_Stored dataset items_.
>> Start

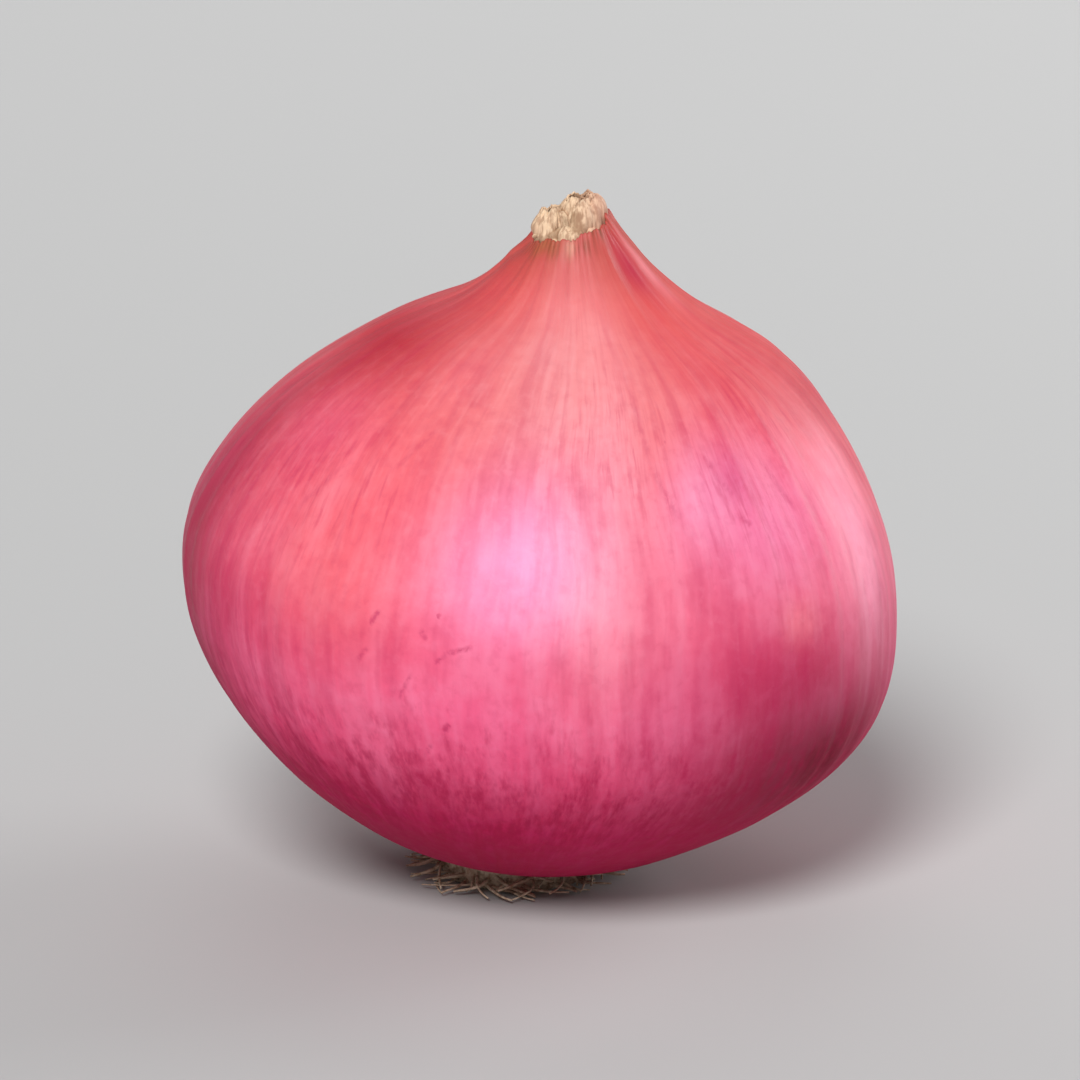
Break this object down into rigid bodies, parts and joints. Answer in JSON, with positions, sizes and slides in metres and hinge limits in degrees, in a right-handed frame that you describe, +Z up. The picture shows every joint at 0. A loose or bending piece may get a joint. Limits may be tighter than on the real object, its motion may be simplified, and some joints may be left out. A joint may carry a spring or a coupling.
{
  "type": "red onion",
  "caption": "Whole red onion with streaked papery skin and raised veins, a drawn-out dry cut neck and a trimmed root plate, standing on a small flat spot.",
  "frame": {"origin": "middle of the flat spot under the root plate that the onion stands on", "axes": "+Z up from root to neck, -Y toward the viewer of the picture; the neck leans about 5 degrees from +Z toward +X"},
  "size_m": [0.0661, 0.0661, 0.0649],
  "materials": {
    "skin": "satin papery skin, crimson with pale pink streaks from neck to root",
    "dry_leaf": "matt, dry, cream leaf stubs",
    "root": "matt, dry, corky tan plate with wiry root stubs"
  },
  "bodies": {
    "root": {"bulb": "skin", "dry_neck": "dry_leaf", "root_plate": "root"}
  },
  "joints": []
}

>> End
>> Start

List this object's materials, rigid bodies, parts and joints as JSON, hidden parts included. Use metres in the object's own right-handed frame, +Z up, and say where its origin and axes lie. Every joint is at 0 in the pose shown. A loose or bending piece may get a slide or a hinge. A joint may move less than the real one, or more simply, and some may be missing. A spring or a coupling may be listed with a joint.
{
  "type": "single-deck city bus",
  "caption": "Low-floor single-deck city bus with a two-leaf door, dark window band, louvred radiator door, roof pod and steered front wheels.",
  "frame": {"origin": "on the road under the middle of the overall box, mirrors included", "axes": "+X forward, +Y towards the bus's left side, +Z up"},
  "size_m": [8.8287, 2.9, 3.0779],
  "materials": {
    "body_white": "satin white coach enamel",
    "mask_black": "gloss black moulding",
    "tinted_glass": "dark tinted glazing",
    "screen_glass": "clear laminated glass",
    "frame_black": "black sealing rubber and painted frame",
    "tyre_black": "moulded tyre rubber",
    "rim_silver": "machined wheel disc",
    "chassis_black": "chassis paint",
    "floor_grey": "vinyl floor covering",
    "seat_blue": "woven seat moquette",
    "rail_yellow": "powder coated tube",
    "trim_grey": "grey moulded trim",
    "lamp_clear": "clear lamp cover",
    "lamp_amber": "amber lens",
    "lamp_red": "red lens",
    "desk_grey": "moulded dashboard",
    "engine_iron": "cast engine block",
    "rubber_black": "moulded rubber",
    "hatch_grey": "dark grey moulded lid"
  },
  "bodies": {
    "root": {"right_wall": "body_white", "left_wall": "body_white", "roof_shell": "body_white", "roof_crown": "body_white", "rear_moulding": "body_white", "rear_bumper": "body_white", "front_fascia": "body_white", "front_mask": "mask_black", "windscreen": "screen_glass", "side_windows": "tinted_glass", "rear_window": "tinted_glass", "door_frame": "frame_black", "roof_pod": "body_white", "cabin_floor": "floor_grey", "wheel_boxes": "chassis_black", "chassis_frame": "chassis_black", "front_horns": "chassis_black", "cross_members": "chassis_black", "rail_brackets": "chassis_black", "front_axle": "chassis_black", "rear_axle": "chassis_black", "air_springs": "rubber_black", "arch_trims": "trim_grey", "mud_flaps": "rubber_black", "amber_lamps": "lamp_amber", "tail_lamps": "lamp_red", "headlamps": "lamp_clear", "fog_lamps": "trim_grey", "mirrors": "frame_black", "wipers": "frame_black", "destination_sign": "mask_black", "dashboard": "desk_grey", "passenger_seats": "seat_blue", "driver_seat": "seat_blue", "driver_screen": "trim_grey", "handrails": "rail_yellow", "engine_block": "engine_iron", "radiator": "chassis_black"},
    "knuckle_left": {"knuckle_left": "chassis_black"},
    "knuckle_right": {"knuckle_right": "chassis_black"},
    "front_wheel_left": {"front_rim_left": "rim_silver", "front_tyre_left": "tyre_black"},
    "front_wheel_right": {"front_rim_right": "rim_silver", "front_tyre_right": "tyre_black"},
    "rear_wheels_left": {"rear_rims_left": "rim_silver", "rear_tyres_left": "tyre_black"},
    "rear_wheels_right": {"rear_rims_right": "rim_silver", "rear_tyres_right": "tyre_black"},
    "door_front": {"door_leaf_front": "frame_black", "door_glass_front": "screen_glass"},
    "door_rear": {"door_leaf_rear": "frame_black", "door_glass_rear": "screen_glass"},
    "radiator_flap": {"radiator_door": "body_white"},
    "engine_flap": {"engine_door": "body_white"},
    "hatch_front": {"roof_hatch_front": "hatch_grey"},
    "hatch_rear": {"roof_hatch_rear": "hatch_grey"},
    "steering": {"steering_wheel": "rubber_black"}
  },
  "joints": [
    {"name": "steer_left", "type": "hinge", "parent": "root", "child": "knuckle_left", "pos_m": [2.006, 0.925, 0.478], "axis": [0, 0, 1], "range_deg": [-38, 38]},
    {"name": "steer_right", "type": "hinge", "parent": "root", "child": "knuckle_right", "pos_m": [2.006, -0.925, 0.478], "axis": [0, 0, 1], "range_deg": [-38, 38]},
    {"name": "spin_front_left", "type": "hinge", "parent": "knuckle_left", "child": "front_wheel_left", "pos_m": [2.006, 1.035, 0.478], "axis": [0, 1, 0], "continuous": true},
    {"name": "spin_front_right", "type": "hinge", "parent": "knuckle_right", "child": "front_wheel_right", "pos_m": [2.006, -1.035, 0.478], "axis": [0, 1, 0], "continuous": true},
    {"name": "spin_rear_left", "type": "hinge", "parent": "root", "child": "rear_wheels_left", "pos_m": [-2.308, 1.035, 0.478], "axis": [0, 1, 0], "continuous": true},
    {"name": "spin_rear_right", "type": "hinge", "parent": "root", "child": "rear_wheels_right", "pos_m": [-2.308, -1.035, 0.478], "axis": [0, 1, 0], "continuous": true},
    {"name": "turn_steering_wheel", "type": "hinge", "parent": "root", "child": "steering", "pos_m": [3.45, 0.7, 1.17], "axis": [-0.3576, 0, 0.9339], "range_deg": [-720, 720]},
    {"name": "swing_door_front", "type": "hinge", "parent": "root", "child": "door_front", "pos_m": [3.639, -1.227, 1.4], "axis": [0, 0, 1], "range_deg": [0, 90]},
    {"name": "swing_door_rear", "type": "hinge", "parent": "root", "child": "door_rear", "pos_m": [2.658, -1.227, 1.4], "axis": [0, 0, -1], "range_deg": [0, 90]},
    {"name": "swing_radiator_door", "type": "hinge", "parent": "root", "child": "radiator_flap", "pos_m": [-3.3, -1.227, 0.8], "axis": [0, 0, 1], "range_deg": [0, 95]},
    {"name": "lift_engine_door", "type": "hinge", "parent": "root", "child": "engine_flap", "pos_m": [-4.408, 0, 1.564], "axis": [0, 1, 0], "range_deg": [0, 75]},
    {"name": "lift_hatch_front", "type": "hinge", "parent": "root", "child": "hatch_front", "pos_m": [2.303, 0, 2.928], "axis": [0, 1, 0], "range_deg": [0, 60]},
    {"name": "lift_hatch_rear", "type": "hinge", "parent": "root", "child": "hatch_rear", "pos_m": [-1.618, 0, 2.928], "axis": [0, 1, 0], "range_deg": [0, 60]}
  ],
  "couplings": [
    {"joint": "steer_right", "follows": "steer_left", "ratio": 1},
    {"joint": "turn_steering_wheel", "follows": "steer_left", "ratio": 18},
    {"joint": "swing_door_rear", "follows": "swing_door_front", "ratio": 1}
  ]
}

>> End
>> Start

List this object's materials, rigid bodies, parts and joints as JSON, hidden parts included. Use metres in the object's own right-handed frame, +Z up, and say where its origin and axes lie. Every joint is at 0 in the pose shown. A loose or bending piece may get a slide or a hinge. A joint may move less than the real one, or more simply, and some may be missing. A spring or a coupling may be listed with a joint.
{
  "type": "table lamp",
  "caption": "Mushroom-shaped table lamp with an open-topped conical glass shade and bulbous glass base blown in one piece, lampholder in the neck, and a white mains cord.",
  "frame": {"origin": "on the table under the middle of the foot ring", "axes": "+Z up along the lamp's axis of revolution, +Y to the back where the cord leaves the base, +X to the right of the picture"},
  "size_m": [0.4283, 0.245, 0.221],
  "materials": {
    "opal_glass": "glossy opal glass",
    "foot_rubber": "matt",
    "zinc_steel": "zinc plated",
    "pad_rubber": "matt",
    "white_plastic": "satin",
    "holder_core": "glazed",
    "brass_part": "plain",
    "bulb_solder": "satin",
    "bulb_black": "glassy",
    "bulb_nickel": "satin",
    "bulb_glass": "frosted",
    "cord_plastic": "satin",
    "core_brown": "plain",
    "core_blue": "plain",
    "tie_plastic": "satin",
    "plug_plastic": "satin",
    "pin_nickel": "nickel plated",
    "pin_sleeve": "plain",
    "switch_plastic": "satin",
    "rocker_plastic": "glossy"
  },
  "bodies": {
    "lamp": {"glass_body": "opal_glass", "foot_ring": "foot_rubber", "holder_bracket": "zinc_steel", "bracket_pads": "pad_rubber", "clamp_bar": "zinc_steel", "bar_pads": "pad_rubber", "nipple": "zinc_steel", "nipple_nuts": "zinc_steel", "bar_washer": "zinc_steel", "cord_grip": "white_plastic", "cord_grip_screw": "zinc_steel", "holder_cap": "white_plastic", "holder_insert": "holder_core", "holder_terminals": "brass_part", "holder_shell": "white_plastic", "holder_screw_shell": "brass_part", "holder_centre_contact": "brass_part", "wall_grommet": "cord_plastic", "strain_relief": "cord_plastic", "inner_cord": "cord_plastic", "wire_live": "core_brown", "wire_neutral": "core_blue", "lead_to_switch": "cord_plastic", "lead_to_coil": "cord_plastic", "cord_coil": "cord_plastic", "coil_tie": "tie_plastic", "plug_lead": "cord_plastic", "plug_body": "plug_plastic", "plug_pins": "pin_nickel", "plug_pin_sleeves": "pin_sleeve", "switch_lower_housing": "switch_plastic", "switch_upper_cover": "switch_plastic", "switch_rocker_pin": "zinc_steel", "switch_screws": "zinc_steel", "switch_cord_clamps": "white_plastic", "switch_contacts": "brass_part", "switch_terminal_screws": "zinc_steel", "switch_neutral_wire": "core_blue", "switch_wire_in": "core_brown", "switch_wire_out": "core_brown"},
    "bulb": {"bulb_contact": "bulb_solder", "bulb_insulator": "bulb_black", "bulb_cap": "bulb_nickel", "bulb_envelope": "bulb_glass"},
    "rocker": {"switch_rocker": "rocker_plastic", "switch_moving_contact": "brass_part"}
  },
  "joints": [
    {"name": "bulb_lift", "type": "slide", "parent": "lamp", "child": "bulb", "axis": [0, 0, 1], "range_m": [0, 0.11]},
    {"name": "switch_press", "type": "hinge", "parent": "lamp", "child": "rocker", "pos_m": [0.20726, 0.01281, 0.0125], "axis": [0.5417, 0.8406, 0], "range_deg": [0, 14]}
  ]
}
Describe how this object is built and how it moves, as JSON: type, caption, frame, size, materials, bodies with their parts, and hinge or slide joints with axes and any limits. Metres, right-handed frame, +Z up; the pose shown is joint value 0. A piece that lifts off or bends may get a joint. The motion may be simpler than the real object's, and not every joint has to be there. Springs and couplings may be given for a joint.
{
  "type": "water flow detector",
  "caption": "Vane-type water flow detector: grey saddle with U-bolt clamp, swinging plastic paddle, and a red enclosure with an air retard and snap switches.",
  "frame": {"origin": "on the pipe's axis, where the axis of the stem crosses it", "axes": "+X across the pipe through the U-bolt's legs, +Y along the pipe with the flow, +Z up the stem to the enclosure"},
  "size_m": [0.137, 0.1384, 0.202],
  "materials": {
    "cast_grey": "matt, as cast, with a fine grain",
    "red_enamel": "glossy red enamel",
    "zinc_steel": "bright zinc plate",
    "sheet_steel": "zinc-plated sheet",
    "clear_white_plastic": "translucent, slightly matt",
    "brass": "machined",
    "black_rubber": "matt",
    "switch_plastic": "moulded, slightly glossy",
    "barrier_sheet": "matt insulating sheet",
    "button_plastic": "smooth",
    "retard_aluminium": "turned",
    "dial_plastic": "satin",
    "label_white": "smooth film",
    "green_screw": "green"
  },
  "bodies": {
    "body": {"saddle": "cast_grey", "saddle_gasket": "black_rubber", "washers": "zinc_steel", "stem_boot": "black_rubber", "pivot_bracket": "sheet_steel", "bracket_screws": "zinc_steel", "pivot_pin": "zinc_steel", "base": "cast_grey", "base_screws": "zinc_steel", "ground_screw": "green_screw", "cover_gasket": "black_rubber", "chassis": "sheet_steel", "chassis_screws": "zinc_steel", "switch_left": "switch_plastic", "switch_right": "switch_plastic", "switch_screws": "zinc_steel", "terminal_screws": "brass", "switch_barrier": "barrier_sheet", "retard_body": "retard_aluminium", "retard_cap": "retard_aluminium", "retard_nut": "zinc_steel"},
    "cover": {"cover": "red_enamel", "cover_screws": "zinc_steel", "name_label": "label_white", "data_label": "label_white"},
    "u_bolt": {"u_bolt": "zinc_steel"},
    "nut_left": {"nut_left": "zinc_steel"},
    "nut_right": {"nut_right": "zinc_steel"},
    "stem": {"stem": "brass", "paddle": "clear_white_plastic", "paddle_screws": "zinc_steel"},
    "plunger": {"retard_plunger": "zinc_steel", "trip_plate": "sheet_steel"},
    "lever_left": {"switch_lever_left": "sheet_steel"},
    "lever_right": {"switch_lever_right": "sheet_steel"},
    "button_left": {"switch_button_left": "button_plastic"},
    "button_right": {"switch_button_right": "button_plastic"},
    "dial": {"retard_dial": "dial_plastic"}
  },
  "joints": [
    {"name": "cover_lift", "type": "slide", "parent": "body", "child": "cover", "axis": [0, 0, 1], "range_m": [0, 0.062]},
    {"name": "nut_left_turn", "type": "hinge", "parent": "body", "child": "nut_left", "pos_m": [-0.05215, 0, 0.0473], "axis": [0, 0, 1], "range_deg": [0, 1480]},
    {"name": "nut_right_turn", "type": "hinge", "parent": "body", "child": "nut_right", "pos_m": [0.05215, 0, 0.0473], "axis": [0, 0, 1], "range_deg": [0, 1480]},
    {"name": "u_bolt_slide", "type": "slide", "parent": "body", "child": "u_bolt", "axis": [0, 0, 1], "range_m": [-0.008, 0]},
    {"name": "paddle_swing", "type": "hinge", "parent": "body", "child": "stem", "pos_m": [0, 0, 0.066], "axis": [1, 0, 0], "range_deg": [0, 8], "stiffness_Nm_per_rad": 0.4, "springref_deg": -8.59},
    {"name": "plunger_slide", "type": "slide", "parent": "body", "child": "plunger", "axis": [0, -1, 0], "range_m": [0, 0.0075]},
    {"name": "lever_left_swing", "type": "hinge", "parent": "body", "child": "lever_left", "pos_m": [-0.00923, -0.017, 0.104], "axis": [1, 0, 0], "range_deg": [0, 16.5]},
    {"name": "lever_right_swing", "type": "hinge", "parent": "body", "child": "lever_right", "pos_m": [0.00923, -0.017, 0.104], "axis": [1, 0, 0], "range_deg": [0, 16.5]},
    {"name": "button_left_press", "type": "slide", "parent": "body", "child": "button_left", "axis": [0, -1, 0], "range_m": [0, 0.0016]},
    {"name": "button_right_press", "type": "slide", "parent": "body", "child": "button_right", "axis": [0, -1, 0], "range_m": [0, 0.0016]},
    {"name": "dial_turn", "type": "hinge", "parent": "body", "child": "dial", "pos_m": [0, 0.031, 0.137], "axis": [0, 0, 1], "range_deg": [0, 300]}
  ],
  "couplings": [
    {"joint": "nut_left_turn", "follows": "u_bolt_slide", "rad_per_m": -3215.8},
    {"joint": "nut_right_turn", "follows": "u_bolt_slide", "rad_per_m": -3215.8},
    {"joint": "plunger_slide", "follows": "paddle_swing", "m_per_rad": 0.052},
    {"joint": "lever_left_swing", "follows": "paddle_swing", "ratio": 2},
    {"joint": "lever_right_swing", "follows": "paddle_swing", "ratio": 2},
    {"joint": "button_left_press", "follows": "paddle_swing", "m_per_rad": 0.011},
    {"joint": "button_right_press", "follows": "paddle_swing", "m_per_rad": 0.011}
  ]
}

>> End

_WHAT THIS TASK INVOLVES_.
Above are entries; state the number of lines among them that contain "degrees", and nothing else.

_THE OUTPUT_.
2